My code was in fact adopted by two other research groups with only minor changes needed to suit slightly different experimental conditions. It contained many cross-checks, though we were unaware of modern software testing concepts at the time.

For a result to have broader or lasting impact, replication is not enough. The result has to fit into a broader web of results that reinforce one another and are extended or turned into something useful. That's the point where precise replication of minor supporting results becomes less important. The quality of any specific experiment done in support of modern electromagnetic theory would probably give you the heebie jeebies, but the overall theory is profoundly robust.

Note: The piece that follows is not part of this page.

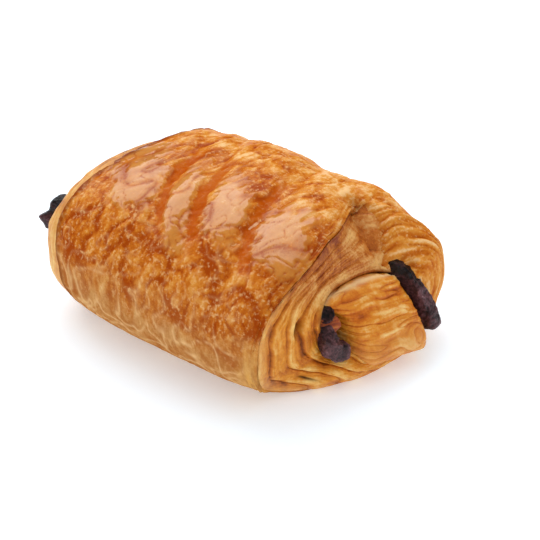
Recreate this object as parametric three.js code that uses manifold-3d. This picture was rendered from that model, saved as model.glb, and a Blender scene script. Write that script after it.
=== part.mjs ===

The same thing has to happen when going from prototype to production. Also, production requires what I call push-button replication. It has to replicate itself at the click of a mouse, because the production team doesn't have domain experts who can even critique the entirety of their own code, and maintaining their code would be nearly impossible if it didn't adhere to standards that make it maintainable by multiple people at once.

Jabbles · on Aug 24, 2020

This sounds great. In your opinion, do you think your team is unusual in those aspects? Do you have any knowledge of the quality of code in other branches of physics or other sciences?

analog31 · on Aug 24, 2020

Well, I know the quality of my own code before I got some advice. And I've watched colleagues doing this as well.

My own code was quite clean in the 1980s, when the limitations on the machines themselves tended to keep things fairly compact with minimal dependencies. And I learned a decent "structured programming" discipline.

As I moved into more modern languages, my code kind of degenerated into a giant hairball of dependencies and abstractions. "Just because you can do that, doesn't mean you should." I've kind of learned that the commercial programmers limit themselves to a few familiar patterns, and if you try to create a new pattern for every problem, your code will be hard to hand off.

Scientists would benefit from receiving some training in good programming hygiene.